### TASK TO CARRY OUT
Set down the lines from the one containing "cut.object.location = button.location" to the one containing "in imported if", both lines included, exactly as they stand and with no other lines.

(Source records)
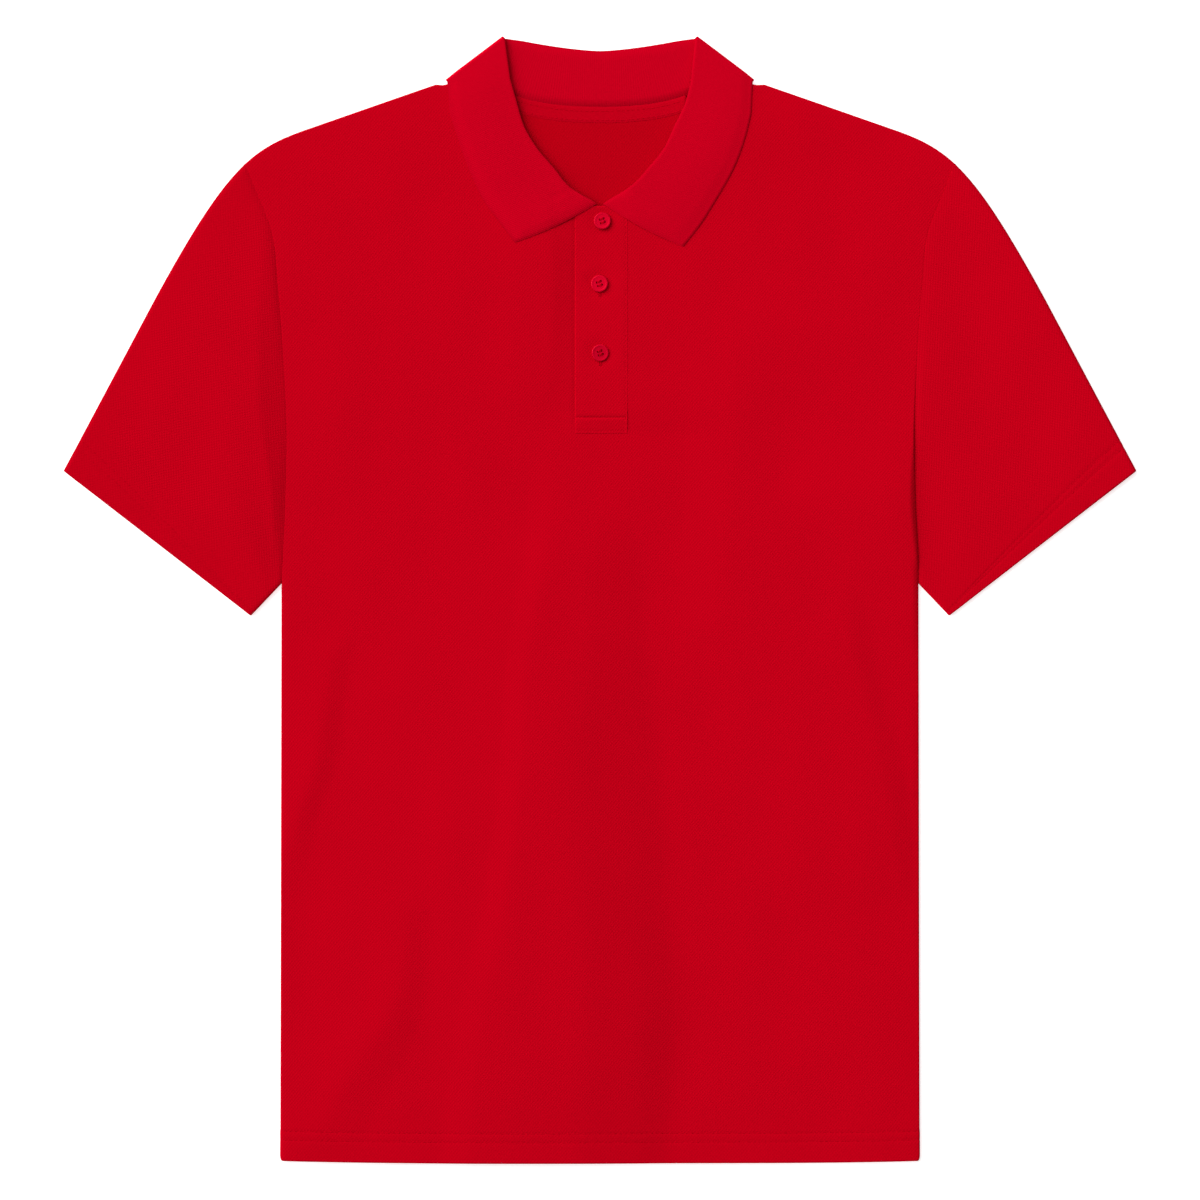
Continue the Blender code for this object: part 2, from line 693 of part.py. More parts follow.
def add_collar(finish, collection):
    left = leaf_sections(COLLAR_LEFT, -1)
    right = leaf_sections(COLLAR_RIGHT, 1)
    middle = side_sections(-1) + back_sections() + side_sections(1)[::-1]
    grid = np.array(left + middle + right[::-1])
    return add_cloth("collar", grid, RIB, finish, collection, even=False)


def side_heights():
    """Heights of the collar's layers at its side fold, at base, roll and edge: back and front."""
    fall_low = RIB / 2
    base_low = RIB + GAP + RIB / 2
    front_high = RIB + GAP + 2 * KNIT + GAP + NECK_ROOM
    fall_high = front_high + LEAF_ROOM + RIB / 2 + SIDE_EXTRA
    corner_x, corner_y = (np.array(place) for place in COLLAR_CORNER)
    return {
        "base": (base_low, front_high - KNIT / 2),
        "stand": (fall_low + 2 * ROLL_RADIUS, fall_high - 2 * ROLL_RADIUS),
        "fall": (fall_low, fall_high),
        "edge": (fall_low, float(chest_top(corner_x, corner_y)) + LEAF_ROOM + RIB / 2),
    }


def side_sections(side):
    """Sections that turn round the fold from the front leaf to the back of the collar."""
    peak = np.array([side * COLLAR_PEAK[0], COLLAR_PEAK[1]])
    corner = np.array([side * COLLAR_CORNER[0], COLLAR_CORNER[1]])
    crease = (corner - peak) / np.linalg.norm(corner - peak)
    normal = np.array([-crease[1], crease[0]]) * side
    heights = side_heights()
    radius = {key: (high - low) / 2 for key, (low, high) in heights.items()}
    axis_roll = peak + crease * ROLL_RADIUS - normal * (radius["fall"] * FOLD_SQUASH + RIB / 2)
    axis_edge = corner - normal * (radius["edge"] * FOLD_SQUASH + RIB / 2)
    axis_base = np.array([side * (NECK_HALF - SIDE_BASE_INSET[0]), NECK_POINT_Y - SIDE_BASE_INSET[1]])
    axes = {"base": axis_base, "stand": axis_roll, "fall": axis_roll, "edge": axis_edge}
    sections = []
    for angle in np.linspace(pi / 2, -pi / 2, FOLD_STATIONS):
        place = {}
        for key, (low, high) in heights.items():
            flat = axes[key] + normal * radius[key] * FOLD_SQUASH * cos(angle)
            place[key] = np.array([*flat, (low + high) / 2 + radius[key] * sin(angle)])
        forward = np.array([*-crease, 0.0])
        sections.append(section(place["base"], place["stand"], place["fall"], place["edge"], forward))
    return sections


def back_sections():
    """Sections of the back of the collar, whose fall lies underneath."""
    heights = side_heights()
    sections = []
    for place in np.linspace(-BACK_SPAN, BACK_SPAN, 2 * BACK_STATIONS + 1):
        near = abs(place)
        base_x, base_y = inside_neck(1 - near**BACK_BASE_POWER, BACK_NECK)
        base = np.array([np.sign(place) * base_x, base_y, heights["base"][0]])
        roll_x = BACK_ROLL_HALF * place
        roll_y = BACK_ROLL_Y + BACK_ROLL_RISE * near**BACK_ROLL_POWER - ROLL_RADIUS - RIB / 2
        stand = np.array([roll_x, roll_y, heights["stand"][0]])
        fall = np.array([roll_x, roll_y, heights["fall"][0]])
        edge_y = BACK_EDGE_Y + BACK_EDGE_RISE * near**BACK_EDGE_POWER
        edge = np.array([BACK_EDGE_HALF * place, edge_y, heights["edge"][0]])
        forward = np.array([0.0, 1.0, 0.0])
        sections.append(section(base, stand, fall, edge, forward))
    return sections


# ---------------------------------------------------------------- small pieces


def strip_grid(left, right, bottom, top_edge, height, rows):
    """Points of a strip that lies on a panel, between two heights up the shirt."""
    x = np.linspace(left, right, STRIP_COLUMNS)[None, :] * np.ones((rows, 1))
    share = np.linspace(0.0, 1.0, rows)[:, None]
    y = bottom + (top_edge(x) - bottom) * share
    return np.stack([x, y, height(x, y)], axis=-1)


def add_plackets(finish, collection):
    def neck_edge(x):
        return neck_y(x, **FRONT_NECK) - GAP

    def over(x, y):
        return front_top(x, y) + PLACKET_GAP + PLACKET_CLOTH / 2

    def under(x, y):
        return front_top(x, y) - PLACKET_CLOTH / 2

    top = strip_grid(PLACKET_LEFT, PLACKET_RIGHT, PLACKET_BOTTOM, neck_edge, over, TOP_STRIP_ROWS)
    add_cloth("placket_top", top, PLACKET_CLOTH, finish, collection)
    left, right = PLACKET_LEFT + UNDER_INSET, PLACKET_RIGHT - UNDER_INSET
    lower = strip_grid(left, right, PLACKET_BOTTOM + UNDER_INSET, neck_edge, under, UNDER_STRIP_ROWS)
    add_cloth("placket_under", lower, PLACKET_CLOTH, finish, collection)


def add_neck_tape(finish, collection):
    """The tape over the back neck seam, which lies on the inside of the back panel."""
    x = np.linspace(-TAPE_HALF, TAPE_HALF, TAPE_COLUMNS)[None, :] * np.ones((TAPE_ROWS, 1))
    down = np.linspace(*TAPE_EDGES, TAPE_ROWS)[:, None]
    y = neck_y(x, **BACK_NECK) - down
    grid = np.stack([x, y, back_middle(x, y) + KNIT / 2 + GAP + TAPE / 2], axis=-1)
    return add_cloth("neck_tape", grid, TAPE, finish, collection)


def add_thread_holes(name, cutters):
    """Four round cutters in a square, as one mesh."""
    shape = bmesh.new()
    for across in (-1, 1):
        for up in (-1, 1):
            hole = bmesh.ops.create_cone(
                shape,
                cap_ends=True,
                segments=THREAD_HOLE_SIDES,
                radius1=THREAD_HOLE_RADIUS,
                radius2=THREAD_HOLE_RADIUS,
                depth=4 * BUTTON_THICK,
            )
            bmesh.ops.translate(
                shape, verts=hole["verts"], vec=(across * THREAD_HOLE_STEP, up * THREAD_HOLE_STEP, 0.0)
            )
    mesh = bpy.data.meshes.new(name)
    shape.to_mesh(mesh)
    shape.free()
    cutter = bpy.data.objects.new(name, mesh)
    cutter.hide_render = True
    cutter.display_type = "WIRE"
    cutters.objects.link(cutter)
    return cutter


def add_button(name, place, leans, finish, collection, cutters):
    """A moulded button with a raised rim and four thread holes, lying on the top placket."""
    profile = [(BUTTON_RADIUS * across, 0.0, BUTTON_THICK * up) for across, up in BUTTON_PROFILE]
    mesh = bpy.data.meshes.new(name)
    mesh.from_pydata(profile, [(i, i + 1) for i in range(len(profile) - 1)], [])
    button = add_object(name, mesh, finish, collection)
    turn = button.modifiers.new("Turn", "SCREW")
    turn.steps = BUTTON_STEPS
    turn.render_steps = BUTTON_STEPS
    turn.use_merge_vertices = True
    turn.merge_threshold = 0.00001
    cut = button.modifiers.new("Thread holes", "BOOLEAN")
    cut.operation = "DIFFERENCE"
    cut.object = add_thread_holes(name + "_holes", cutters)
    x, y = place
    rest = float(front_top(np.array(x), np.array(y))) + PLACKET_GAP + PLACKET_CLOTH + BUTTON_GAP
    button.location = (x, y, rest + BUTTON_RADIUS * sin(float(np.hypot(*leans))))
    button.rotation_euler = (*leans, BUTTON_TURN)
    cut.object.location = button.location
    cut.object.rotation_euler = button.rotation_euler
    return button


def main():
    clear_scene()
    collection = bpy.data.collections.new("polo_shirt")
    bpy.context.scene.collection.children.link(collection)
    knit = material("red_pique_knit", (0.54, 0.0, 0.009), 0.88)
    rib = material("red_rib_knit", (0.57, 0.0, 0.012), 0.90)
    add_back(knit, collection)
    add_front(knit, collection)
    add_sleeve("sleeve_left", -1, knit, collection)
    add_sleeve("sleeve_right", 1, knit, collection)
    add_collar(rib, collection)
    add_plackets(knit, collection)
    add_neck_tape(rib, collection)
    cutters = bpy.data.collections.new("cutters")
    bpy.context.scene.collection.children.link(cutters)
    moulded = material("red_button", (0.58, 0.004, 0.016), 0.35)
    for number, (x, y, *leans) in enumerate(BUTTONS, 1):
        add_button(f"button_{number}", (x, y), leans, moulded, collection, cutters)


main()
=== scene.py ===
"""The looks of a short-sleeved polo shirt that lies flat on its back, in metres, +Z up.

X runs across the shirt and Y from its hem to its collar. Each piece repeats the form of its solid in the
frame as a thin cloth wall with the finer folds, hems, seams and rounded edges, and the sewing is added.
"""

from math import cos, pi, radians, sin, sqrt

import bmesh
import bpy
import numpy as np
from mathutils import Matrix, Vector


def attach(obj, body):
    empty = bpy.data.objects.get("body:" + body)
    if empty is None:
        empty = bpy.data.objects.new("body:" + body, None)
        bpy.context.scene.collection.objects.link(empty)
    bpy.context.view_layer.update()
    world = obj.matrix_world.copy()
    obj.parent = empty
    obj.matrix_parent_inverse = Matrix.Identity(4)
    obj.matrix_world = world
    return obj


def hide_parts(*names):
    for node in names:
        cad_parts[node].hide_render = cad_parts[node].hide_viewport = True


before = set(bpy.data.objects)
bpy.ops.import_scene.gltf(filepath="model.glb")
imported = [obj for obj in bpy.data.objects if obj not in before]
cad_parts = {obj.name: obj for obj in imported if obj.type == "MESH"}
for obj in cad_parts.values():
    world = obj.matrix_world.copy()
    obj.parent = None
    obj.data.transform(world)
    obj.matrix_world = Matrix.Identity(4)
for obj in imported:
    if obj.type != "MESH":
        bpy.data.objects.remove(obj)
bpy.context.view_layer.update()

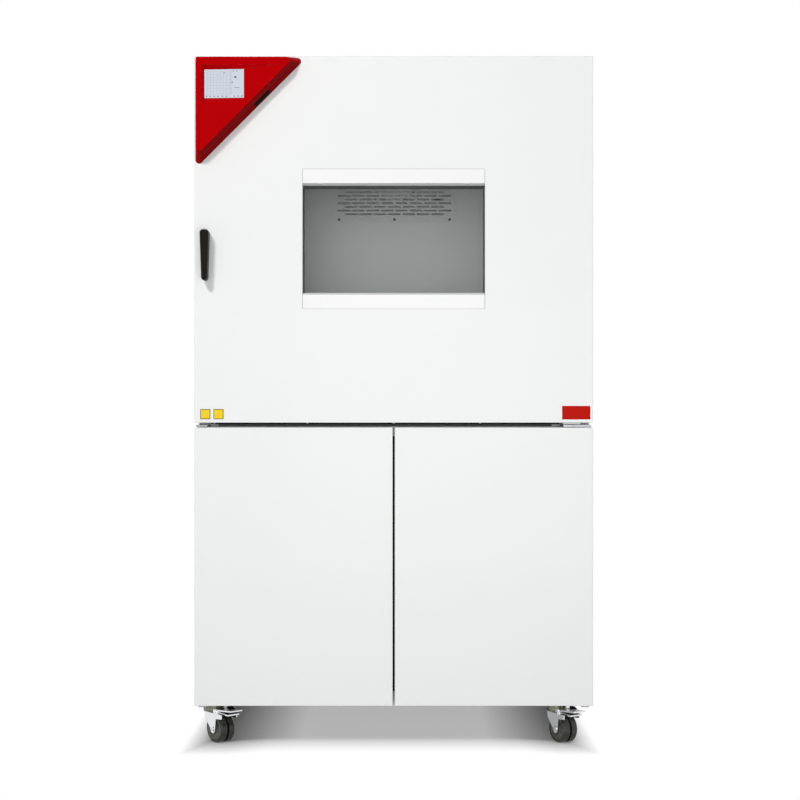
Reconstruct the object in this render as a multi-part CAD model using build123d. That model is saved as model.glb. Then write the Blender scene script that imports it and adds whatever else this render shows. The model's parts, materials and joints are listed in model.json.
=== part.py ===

### EXERCISE OUTPUT
    cut.object.location = button.location
    cut.object.rotation_euler = button.rotation_euler
    return button


def main():
    clear_scene()
    collection = bpy.data.collections.new("polo_shirt")
    bpy.context.scene.collection.children.link(collection)
    knit = material("red_pique_knit", (0.54, 0.0, 0.009), 0.88)
    rib = material("red_rib_knit", (0.57, 0.0, 0.012), 0.90)
    add_back(knit, collection)
    add_front(knit, collection)
    add_sleeve("sleeve_left", -1, knit, collection)
    add_sleeve("sleeve_right", 1, knit, collection)
    add_collar(rib, collection)
    add_plackets(knit, collection)
    add_neck_tape(rib, collection)
    cutters = bpy.data.collections.new("cutters")
    bpy.context.scene.collection.children.link(cutters)
    moulded = material("red_button", (0.58, 0.004, 0.016), 0.35)
    for number, (x, y, *leans) in enumerate(BUTTONS, 1):
        add_button(f"button_{number}", (x, y), leans, moulded, collection, cutters)


main()
=== scene.py ===
"""The looks of a short-sleeved polo shirt that lies flat on its back, in metres, +Z up.

X runs across the shirt and Y from its hem to its collar. Each piece repeats the form of its solid in the
frame as a thin cloth wall with the finer folds, hems, seams and rounded edges, and the sewing is added.
"""

from math import cos, pi, radians, sin, sqrt

import bmesh
import bpy
import numpy as np
from mathutils import Matrix, Vector


def attach(obj, body):
    empty = bpy.data.objects.get("body:" + body)
    if empty is None:
        empty = bpy.data.objects.new("body:" + body, None)
        bpy.context.scene.collection.objects.link(empty)
    bpy.context.view_layer.update()
    world = obj.matrix_world.copy()
    obj.parent = empty
    obj.matrix_parent_inverse = Matrix.Identity(4)
    obj.matrix_world = world
    return obj


def hide_parts(*names):
    for node in names:
        cad_parts[node].hide_render = cad_parts[node].hide_viewport = True


before = set(bpy.data.objects)
bpy.ops.import_scene.gltf(filepath="model.glb")
imported = [obj for obj in bpy.data.objects if obj not in before]
cad_parts = {obj.name: obj for obj in imported if obj.type == "MESH"}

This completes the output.